## [WRITTEN TASK]
Repeat every line below exactly as it reads.

## [DATA SEGMENT]
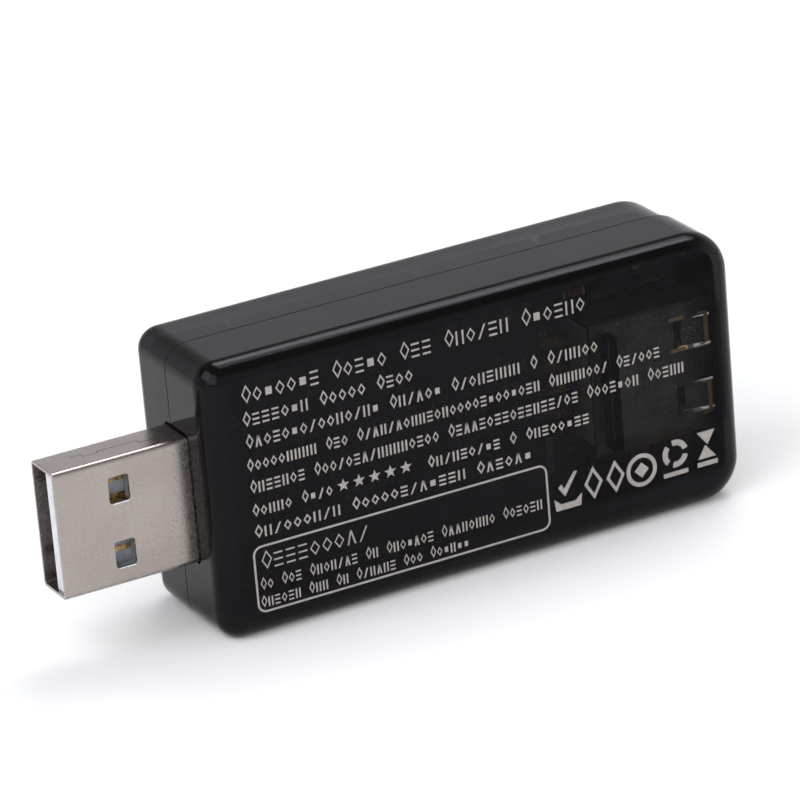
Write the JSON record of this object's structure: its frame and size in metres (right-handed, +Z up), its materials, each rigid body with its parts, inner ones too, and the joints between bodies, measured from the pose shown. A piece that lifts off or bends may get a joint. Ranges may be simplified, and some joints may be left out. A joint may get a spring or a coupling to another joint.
{
  "type": "usb power meter",
  "caption": "Slim smoked-plastic inline USB power meter with a plug at one end, a socket at the other, a display window and a push button.",
  "frame": {"origin": "under the middle of the whole length, on the surface that the long edge stands on", "axes": "+X from the plug to the socket, +Y from the printed back to the display front, +Z up across the width"},
  "size_m": [0.0666, 0.0142, 0.0262],
  "materials": {
    "smoked_plastic": "polished smoked clear plastic, nearly black",
    "window_plastic": "polished dark tinted sheet",
    "black_foam": "soft matt foam and adhesive",
    "button_plastic": "smooth moulded black plastic",
    "black_moulding": "matt moulded plastic",
    "switch_steel": "bright pressed steel",
    "plunger_plastic": "matt moulded plastic",
    "tinned_metal": "dull tin plate",
    "white_tape": "foam tape",
    "white_plastic": "white light guide",
    "display_glass": "dark display glass",
    "ribbon_film": "amber film with copper tracks",
    "plug_nickel": "satin nickel plate",
    "socket_metal": "satin nickel plate",
    "contact_gold": "thin gold plate",
    "white_nylon": "white moulded nylon",
    "board_laminate": "green solder mask",
    "chip_moulding": "black moulding compound",
    "resistor_ceramic": "glazed black top on white ceramic",
    "capacitor_ceramic": "tan ceramic with tinned ends",
    "lamp_resin": "red resin"
  },
  "bodies": {
    "case": {"amplifier_chip": "chip_moulding", "amplifier_leads": "tinned_metal", "capacitors": "capacitor_ceramic", "controller_chip": "chip_moulding", "controller_leads": "tinned_metal", "display_backlight": "white_plastic", "display_gasket": "black_foam", "display_glass": "display_glass", "display_ribbon": "ribbon_film", "display_tape": "white_tape", "display_window": "window_plastic", "front_cover": "smoked_plastic", "main_board": "board_laminate", "memory_chip": "chip_moulding", "memory_leads": "tinned_metal", "plug_contacts": "contact_gold", "plug_insulator": "white_nylon", "plug_shell": "plug_nickel", "rear_cover": "smoked_plastic", "regulator_chip": "chip_moulding", "regulator_tab": "tinned_metal", "resistors": "resistor_ceramic", "shunt_resistor": "resistor_ceramic", "signal_lamp": "lamp_resin", "socket_contacts": "contact_gold", "socket_shell": "socket_metal", "socket_tongue": "white_nylon", "switch_base": "black_moulding", "switch_cover": "switch_steel", "switch_dome": "switch_steel", "switch_terminals": "tinned_metal", "window_adhesive": "black_foam"},
    "button": {"button_cap": "button_plastic", "switch_plunger": "plunger_plastic"}
  },
  "joints": [
    {"name": "button_press", "type": "slide", "parent": "case", "child": "button", "axis": [0, -1, 0], "range_m": [0, 0.00025], "stiffness_N_per_m": 4000, "springref_m": -0.0001}
  ]
}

## [FULL RESPONSE]
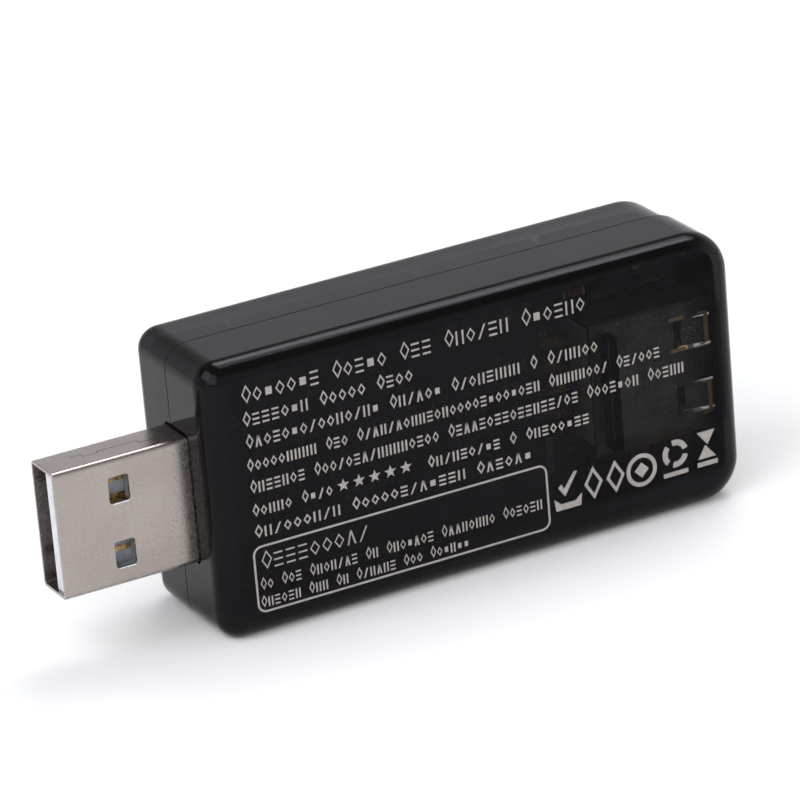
Write the JSON record of this object's structure: its frame and size in metres (right-handed, +Z up), its materials, each rigid body with its parts, inner ones too, and the joints between bodies, measured from the pose shown. A piece that lifts off or bends may get a joint. Ranges may be simplified, and some joints may be left out. A joint may get a spring or a coupling to another joint.
{
  "type": "usb power meter",
  "caption": "Slim smoked-plastic inline USB power meter with a plug at one end, a socket at the other, a display window and a push button.",
  "frame": {"origin": "under the middle of the whole length, on the surface that the long edge stands on", "axes": "+X from the plug to the socket, +Y from the printed back to the display front, +Z up across the width"},
  "size_m": [0.0666, 0.0142, 0.0262],
  "materials": {
    "smoked_plastic": "polished smoked clear plastic, nearly black",
    "window_plastic": "polished dark tinted sheet",
    "black_foam": "soft matt foam and adhesive",
    "button_plastic": "smooth moulded black plastic",
    "black_moulding": "matt moulded plastic",
    "switch_steel": "bright pressed steel",
    "plunger_plastic": "matt moulded plastic",
    "tinned_metal": "dull tin plate",
    "white_tape": "foam tape",
    "white_plastic": "white light guide",
    "display_glass": "dark display glass",
    "ribbon_film": "amber film with copper tracks",
    "plug_nickel": "satin nickel plate",
    "socket_metal": "satin nickel plate",
    "contact_gold": "thin gold plate",
    "white_nylon": "white moulded nylon",
    "board_laminate": "green solder mask",
    "chip_moulding": "black moulding compound",
    "resistor_ceramic": "glazed black top on white ceramic",
    "capacitor_ceramic": "tan ceramic with tinned ends",
    "lamp_resin": "red resin"
  },
  "bodies": {
    "case": {"amplifier_chip": "chip_moulding", "amplifier_leads": "tinned_metal", "capacitors": "capacitor_ceramic", "controller_chip": "chip_moulding", "controller_leads": "tinned_metal", "display_backlight": "white_plastic", "display_gasket": "black_foam", "display_glass": "display_glass", "display_ribbon": "ribbon_film", "display_tape": "white_tape", "display_window": "window_plastic", "front_cover": "smoked_plastic", "main_board": "board_laminate", "memory_chip": "chip_moulding", "memory_leads": "tinned_metal", "plug_contacts": "contact_gold", "plug_insulator": "white_nylon", "plug_shell": "plug_nickel", "rear_cover": "smoked_plastic", "regulator_chip": "chip_moulding", "regulator_tab": "tinned_metal", "resistors": "resistor_ceramic", "shunt_resistor": "resistor_ceramic", "signal_lamp": "lamp_resin", "socket_contacts": "contact_gold", "socket_shell": "socket_metal", "socket_tongue": "white_nylon", "switch_base": "black_moulding", "switch_cover": "switch_steel", "switch_dome": "switch_steel", "switch_terminals": "tinned_metal", "window_adhesive": "black_foam"},
    "button": {"button_cap": "button_plastic", "switch_plunger": "plunger_plastic"}
  },
  "joints": [
    {"name": "button_press", "type": "slide", "parent": "case", "child": "button", "axis": [0, -1, 0], "range_m": [0, 0.00025], "stiffness_N_per_m": 4000, "springref_m": -0.0001}
  ]
}